We can show this as a diagram using the RTL(Register Transfer Level) ANALYSIS / Open Elaborated Design in our Flow Navigator panel in Vivado:

At the outer scope, our CPU is connected to the memory device via some form of data bus and read/write control, and drives one diagnosis LED, while being fer a clock and a reset line.

In a deeper scope, we can see that the CPU has a decoder (leftmost light blue box), receiving an instruction, and feering that into both the ALU and the register file (the rightmost blue boxes). Note that for now, no output from the ALU is used since we didn’t implement our code execution path yet, but the interconnect between these units do the core of the decoding/register file access/logic ops as they are.

The diagram comes in handy if you need to see if a device has actually been instantiated and/or if it actually has all the inputs and outputs connected, and serves as a diagnosis tool in our case.

The ALU

Our current ALU is pretty simple:

`timescale 1ns / 1ps

`include "aluops.vh"

module ALU(
	output logic [31:0] aluout,
	input wire [2:0] func3,
	input wire [31:0] val1,
	input wire [31:0] val2,
	input wire [4:0] aluop );

// Integer ALU
always_comb begin

	unique case (aluop)
		// Integer ops
		`ALU_ADD:  begin aluout = val1 + val2; end
		`ALU_SUB:  begin aluout = val1 + (~val2 + 32'd1); end
		`ALU_SLL:  begin aluout = val1 << val2[4:0]; end
		`ALU_SLT:  begin aluout = $signed(val1) < $signed(val2) ? 32'd1 : 32'd0; end
		`ALU_SLTU: begin aluout = val1 < val2 ? 32'd1 : 32'd0; end
		`ALU_XOR:  begin aluout = val1 ^ val2; end
		`ALU_SRL:  begin aluout = val1 >> val2[4:0]; end
		`ALU_SRA:  begin aluout = $signed(val1) >>> val2[4:0]; end
		`ALU_OR:   begin aluout = val1 | val2; end
		`ALU_AND:  begin aluout = val1 & val2; end
		default:  begin aluout = 1'b0; end
	endcase

end

endmodule

It is a single, combinatorial unit that will feed the aluout line with a result based on the aluop. Think of this as a giant multiplexer, as you can see from the diagram below. The ALU calculates everything at all times, but selects only the requested result as output. This way of thinking may be counter intuitive to software developers, but in hardware having excess units doing parallel operations is very common (at least in FPGA world) if one doesn’t really care about deep power analysis.

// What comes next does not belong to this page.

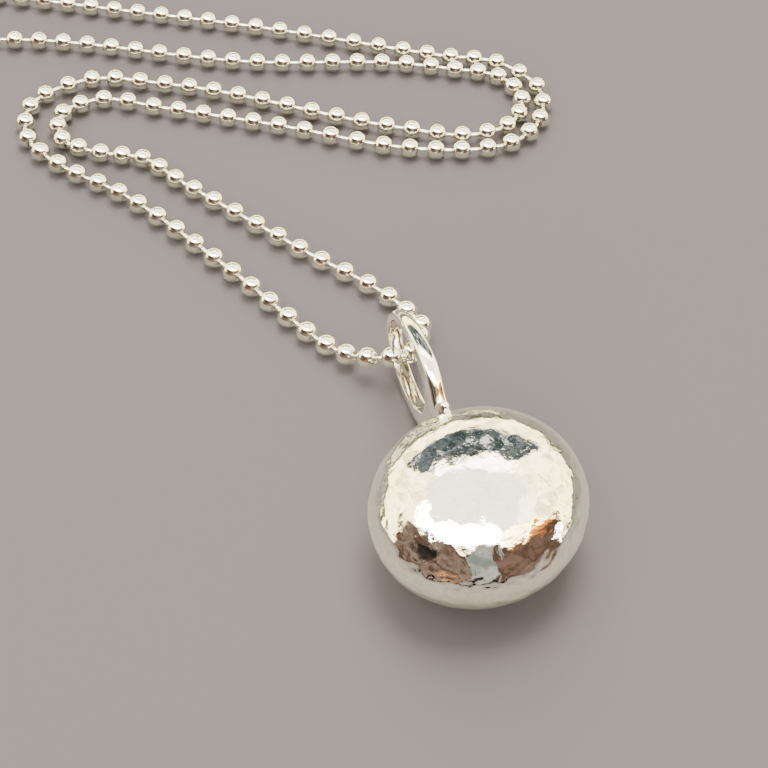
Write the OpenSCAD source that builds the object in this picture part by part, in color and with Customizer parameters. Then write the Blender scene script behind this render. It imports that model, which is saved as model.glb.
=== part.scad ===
// Pebble pendant necklace: a hammered silver pebble on an upright oval bail, threaded on a fine ball chain.
// It lies on a flat surface. Units are millimetres, +Z is up, and the origin is the middle of the small flat
// under the pebble. +Y runs from the pebble to its bail.

/* [Pebble] */
// Width of the pebble, across its long side
pebble_w = 15.8; // [10:0.2:30]
// Length of the pebble
pebble_l = 17.6; // [10:0.2:32]
// Thickness of the pebble
pebble_t = 10; // [5:0.2:16]
// How far the pebble's length is turned from the bail's line, clockwise from above
pebble_turn = 46; // [0:1:90]
// Width of the worn flat that the pebble rests on
rest_flat_d = 4; // [2:0.5:8]

/* [Bail] */
// Length of the oval bail, from its foot inside the pebble to its tip
bail_l = 13; // [8:0.5:20]
// Height of the oval bail at its middle
bail_h = 7.8; // [5:0.2:9]
// Width of the bail's strip
bail_w = 1.2; // [0.8:0.1:2.4]
// How far the strip's outer face bulges at mid width, as a share of the bail's half length
bail_bulge = 0.03; // [0.01:0.005:0.06]
// Length of the bail's eye
eye_l = 9.2; // [6:0.2:14]
// Height of the bail's eye
eye_h = 5.9; // [4:0.1:7]
// How far the eye sits from the bail's middle, toward the tip
eye_shift = 1.15; // [0:0.05:2]
// Distance from the pebble's middle to the bail's middle
bail_reach = 14.35; // [12:0.05:20]
// Slope of the bail, down toward its tip
bail_slope = 6; // [0:1:15]
// Length, along the bail's line, of the solder that joins the bail to the pebble
solder_l = 1.6; // [1:0.1:3]
// Width of the solder
solder_w = 2; // [1.4:0.1:3]
// Height of the solder up the pebble's edge
solder_h = 4.2; // [2:0.2:6]

/* [Chain] */
// Diameter of each ball
bead_d = 1.8; // [1.2:0.1:3]
// Diameter of the hole through each ball
bore_d = 0.62; // [0.5:0.02:1]
// Diameter of the link wire between the balls
wire_d = 0.4; // [0.3:0.02:0.6]

/* [Clasp] */
// Length of the barrel clasp
clasp_l = 7; // [5:0.5:12]
// Diameter of the barrel clasp
clasp_d = 2.2; // [1.8:0.1:4]
// Depth of the blind hole in each end of the clasp
clasp_hole_depth = 2.4; // [1:0.1:3]
// Radius of the clasp's rounded ends
clasp_round = 0.6; // [0.2:0.1:0.9]

/* [Hidden] */
$fn = 64;
silver = [0.86, 0.85, 0.81];
bright_silver = [0.92, 0.91, 0.88];
dark_silver = [0.70, 0.69, 0.66];

bead_r = bead_d / 2;
bore_r = bore_d / 2;
wire_r = wire_d / 2;
wire_sides = 6;
clear = 0.1; // gap between the wire's ends and the bottom of the clasp's holes
bail_lift = 0.05; // gap under the middle of the bail, before it slopes
bulge_sides = 360; // fine enough for the short arc across the bail's strip

// The route of the chain, one row where it bends: [x, y, lift off the surface, balls to the next row].
// It starts at the clasp and goes round the loop. The last row's count is the clasp's own share.
far_loop_out = [
    [-75, 101.5, 0.2, 4], [-66, 104.5, 0, 5], [-54.5, 102.5, 0, 5],
    [-45, 95.5, 0, 5], [-37, 86.5, 0, 5], [-27.5, 79.5, 0, 5],
];
upper_run_out = [
    [-17, 74, 0, 8], [0, 65.5, 0, 8], [17, 56, 0, 2],
];
right_turn_outer = [
    [21, 54, 0, 2], [23.5, 49.5, 0, 2], [22.1, 44.9, 0, 2], [18.25, 42.25, 0, 2], [13.5, 42.5, 0, 2],
];
lower_run_out = [
    [9, 44, 0, 5], [-1.75, 50.25, 0, 5], [-12.25, 56, 0, 2],
];
left_turn_inner = [
    [-16.5, 58.25, 0, 2], [-20.5, 57.25, 0, 2], [-21.25, 53.5, 0, 2], [-18.25, 50.75, 0, 2], [-14.75, 49, 0, 2],
];
drop_to_bail = [
    [-12.5, 45.5, 0, 6], [-4.25, 33.75, 0, 5],
];
through_the_eye = [
    [2.3, 24, 0.1, 1], [2.85, 21.85, 0.4, 1], [2.1, 20, 1.1, 1], [0.8, 18, 1.6, 1],
    [-1.1, 17.6, 1.95, 1], [-2.75, 18.75, 1.2, 1], [-4, 20.4, 0.3, 1],
];
rise_from_bail = [
    [-5.2, 22.1, 0, 5], [-10.5, 32.5, 0, 6], [-17.75, 45, 0, 3],
];
left_turn_outer = [
    [-22.25, 50.25, 0, 2], [-24.25, 54.5, 0, 2], [-23.25, 59, 0, 3], [-17, 61.5, 0, 3],
];
lower_run_back = [
    [-10.5, 59, 0, 10], [10, 46.5, 0, 2],
];
right_turn_inner = [
    [14.25, 44.5, 0, 2], [18.75, 44.75, 0, 2], [21.4, 48, 0, 2], [20.4, 51.85, 0, 2], [16.75, 54, 0, 2],
];
upper_run_back = [
    [12.5, 56, 0, 6], [-1.25, 60, 0, 10],
];
far_loop_back = [
    [-23, 69.5, 0, 5], [-34.5, 72, 0, 5], [-46.5, 72.5, 0, 5], [-58, 71, 0, 5],
    [-69.5, 73.5, 0, 5], [-78, 81.5, 0, 5], [-79.5, 93, 0.2, 4],
];
route = concat(
    far_loop_out, upper_run_out, right_turn_outer, lower_run_out, left_turn_inner, drop_to_bail,
    through_the_eye, rise_from_bail, left_turn_outer, lower_run_back, right_turn_inner,
    upper_run_back, far_loop_back
);
rows = len(route);

function unit(v) = v / norm(v);
function wrap(i, n) = (i + n) % n;

// Middle of the ball on row i, and how the route moves per ball there
function row_point(i) = [route[i][0], route[i][1], bead_r + route[i][2]];
function row_step(i) =
    let (
        before = route[wrap(i - 1, rows)][3],
        after = route[i][3],
        arriving = (row_point(i) - row_point(wrap(i - 1, rows))) / before,
        leaving = (row_point(wrap(i + 1, rows)) - row_point(i)) / after
    )
    (arriving * after + leaving * before) / (before + after);

// Smooth curve from row i to the next: t runs from 0 to 1
function curve(i, t) =
    let (
        j = wrap(i + 1, rows),
        n = route[i][3],
        p = (2 * t^3 - 3 * t^2 + 1) * row_point(i) + (t^3 - 2 * t^2 + t) * n * row_step(i)
            + (3 * t^2 - 2 * t^3) * row_point(j) + (t^3 - t^2) * n * row_step(j)
    )
    [p.x, p.y, max(p.z, bead_r)];

// The balls' middles, and the way that each one's hole points
balls = [
    for (i = [0:rows - 2]) for (k = [0:route[i][3] - 1]) curve(i, k / route[i][3]),
    row_point(rows - 1),
];
ball_count = len(balls);
ways = [
    for (k = [0:ball_count - 1])
        unit(
            unit(balls[wrap(k + 1, ball_count)] - balls[k])
            + unit(balls[k] - balls[wrap(k - 1, ball_count)])
        )
];
clasp_way = unit(balls[0] - balls[ball_count - 1]);
clasp_middle = (balls[0] + balls[ball_count - 1]) / 2;

module along(point, way) {
    translate(point)
        rotate([0, acos(way.z), atan2(way.y, way.x)])
            children();
}

// A pebble cut flat underneath, so that it rests
rest_rise = pebble_t / 2 * sqrt(1 - (rest_flat_d / pebble_w)^2);

module pebble() {
    intersection() {
        translate([0, 0, rest_rise])
            rotate([0, 0, -pebble_turn])
                scale([pebble_w / 2, pebble_l / 2, pebble_t / 2])
                    sphere(r = 1);
        translate([-pebble_w, -pebble_l, 0])
            cube([2 * pebble_w, 2 * pebble_l, 2 * pebble_t]);
    }
}

// An oval ring with a bulging outer face, thin at the tip and solid at the foot
bail_rise = bail_h / 2 + bail_lift;
bulge_r = (bail_w^2 / 4 + bail_bulge^2) / (2 * bail_bulge);

module bulging_disc() {
    rotate([0, 90, 0])
        rotate_extrude()
            intersection() {
                translate([0, -bail_w / 2])
                    square([1, bail_w]);
                translate([1 - bulge_r, 0])
                    circle(r = bulge_r, $fn = bulge_sides);
            }
}

module bail() {
    translate([0, bail_reach, bail_rise])
        rotate([-bail_slope, 0, 0])
            difference() {
                scale([1, bail_l / 2, bail_h / 2])
                    bulging_disc();
                translate([0, eye_shift, 0])
                    scale([1, eye_l / 2, eye_h / 2])
                        rotate([0, 90, 0])
                            cylinder(r = 1, h = 2 * bail_w, center = true);
            }
}

module solder() {
    foot_y = bail_reach - bail_l / 2 * cos(bail_slope);
    foot_z = bail_rise + bail_l / 2 * sin(bail_slope);
    translate([0, foot_y + solder_l / 2, foot_z])
        scale([solder_w / 2, solder_l / 2, solder_h / 2])
            sphere(r = 1);
}

module pendant() {
    color(silver)
        union() {
            pebble();
            bail();
            solder();
        }
}

module ball() {
    rotate_extrude()
        difference() {
            circle(r = bead_r);
            translate([bore_r - 2 * bead_d, -bead_d])
                square([2 * bead_d, 2 * bead_d]);
        }
}

module beads() {
    color(bright_silver)
        for (k = [0:ball_count - 1])
            along(balls[k], ways[k])
                ball();
}

// The wire runs straight through each ball and bends only between them
function wire_ring(point, way) =
    let (
        side = unit(cross(way, [0, 0, 1])),
        up = cross(side, way)
    )
    [for (s = [0:wire_sides - 1])
        point + wire_r * (cos(360 * s / wire_sides) * side + sin(360 * s / wire_sides) * up)];

wire_start = clasp_middle + clasp_way * (clasp_l / 2 - clasp_hole_depth + clear);
wire_mouth = clasp_middle + clasp_way * (clasp_l / 2 + clear);
wire_back_mouth = clasp_middle - clasp_way * (clasp_l / 2 + clear);
wire_end = clasp_middle - clasp_way * (clasp_l / 2 - clasp_hole_depth + clear);
wire_points = concat(
    wire_ring(wire_start, clasp_way),
    wire_ring(wire_mouth, clasp_way),
    [for (k = [0:ball_count - 1]) for (end = [-1, 1])
        each wire_ring(balls[k] + end * bead_r * ways[k], ways[k])],
    wire_ring(wire_back_mouth, clasp_way),
    wire_ring(wire_end, clasp_way)
);
wire_rings = 2 * ball_count + 4;
wire_faces = concat(
    [[for (s = [wire_sides - 1:-1:0]) s]],
    [for (r = [0:wire_rings - 2]) for (s = [0:wire_sides - 1])
        let (
            a = r * wire_sides + s,
            b = r * wire_sides + (s + 1) % wire_sides
        )
        each [[a, b + wire_sides, a + wire_sides], [a, b, b + wire_sides]]],
    [[for (s = [0:wire_sides - 1]) (wire_rings - 1) * wire_sides + s]]
);

module link_wire() {
    color(dark_silver)
        polyhedron(points = wire_points, faces = wire_faces);
}

// A plain barrel with a blind hole in each end for the chain's two wire ends
module clasp_half_outline() {
    difference() {
        union() {
            square([clasp_d / 2, clasp_l / 2 - clasp_round]);
            square([clasp_d / 2 - clasp_round, clasp_l / 2]);
            translate([clasp_d / 2 - clasp_round, clasp_l / 2 - clasp_round])
                circle(r = clasp_round);
        }
        translate([-clasp_d, clasp_l / 2 - clasp_hole_depth])
            square([clasp_d + bore_r, clasp_l]);
        translate([-2 * clasp_d, -clasp_l])
            square([2 * clasp_d, 2 * clasp_l]);
    }
}

module clasp() {
    color(silver)
        along(clasp_middle, clasp_way)
            rotate_extrude()
                union() {
                    clasp_half_outline();
                    mirror([0, 1]) clasp_half_outline();
                }
}

pendant();
beads();
link_wire();
clasp();
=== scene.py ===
# %% [markdown]
# # Pebble pendant necklace
# A silver pebble, planished all over with a small domed hammer, hangs from an upright oval bail on a fine
# ball chain. The necklace lies folded on a table, as it would for a shop picture.
#
# The lesson goes the way of a jeweller's bench: the sizes, the metal and its finish, the pebble, its bail
# and the solder between them, then the chain's route, balls, links and clasp, and last the table, the light
# and the camera. A construction model of the same necklace is loaded first, as a fixed frame. It gives the
# body that every piece rides on. Everything is in metres, +Z is up, and the pebble rests on z = 0.

# %% Load the frame
import math
import random

import bmesh
import bpy
from mathutils import Matrix, Vector, noise


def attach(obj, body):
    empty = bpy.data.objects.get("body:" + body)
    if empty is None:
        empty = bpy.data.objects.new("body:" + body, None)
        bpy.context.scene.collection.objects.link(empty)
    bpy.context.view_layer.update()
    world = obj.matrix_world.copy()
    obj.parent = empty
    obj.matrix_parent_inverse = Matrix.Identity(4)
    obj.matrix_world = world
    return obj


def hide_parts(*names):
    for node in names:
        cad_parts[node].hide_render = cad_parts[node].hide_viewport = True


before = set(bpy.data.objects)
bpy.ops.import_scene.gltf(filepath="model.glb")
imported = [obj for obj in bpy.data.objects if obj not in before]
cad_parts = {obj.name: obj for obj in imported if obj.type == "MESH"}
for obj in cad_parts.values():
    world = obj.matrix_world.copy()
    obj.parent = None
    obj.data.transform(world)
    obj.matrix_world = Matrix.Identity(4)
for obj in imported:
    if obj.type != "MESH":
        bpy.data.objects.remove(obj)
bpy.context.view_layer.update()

MM = 0.001
print("nodes:", sorted(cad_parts))

# %% [markdown]
# ## Sizes
# The pebble is a flattened egg with a small worn flat under it. The bail is an oval ring, thin at its tip
# and thick at its foot, and the chain is a stock ball chain. Each number could stand where its shape is
# built, but a maker writes them on one drawing first, so that a change in one place reaches all that
# depends on it. These are the construction model's own sizes, in millimetres.

# %% Sizes
PEBBLE = Vector((15.8, 17.6, 10)) / 2
PEBBLE_TURN = math.radians(46)     # of its length from the bail's line, clockwise from above
FLAT_D = 4
REST_RISE = PEBBLE.z * math.sqrt(1 - (FLAT_D / (2 * PEBBLE.x)) ** 2)

BAIL_OUT = Vector((6.5, 3.9))      # half length and half height of the ring
BAIL_EYE = Vector((4.6, 2.95))     # the same for its eye
EYE_SHIFT = 1.15                   # the eye sits this far toward the tip
BAIL_W = 1.2
BAIL_AT = Vector((0, 14.35, 3.95))
BAIL_SLOPE = math.radians(6)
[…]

Assume for a second we really did shut off unused units that are being fed to the wide MUX unit on the right hand side. This would not only add extra wires and logic to the design, but also the resources freed from the idle units would not be re-usable in that clock cycle anyways. Therefore, instead of wasting logic, in this design I chose to keep the operations simultaneous, and use multiplexers to pick the desired output. If you truly wish to optimize these out, I suggest you wait until your design is complete; the synthesis tools contain optimizer tools for power consumption which might help better once you have more logic in your design.

The $signed() / $unsigned() syntax

You may have noticed that I’ve used a $signed() keyword in the ALU code. Ordinarily, a ‘logic [31:0] var;’ register is unsigned and won’t use any signed math. To force signed math / comparison and other algorithms, we need to force the register to use two’s complement math, which is denoted by wrapping an unsigned register as $signed(var).

The opposite is also possible. If you have declared your register as ‘logic signed [31:0] svar;’ and wish to do some unsigned math with it, it is possible to wrap it with a $unsigned(svar) and the value will be treated as unsigned.

Multiplication / Division

Currently, as we’re developing our ALU, we’re leaving out the integer multiplication/division units as they’re part of the M extension (please refer to the RISC-V ISA manual about extensions)

This is also because I don’t want to complicate the initial design with wait states and multi-cycle circuits, so for the time being we’ll keep the ALU unit do only the simple math that can be completed in one clock cycle.

This concludes part 8. In the next part we’ll extend our BIOS with more instructions, and implement some new instructions, and add a branch-ALU unit that can decide whether to take a branch or not. We will also start switching to a MMCM (Mixed Mode Clock Manager) generated clock instead of the FPGA clock pin, so our reset might work better at startup.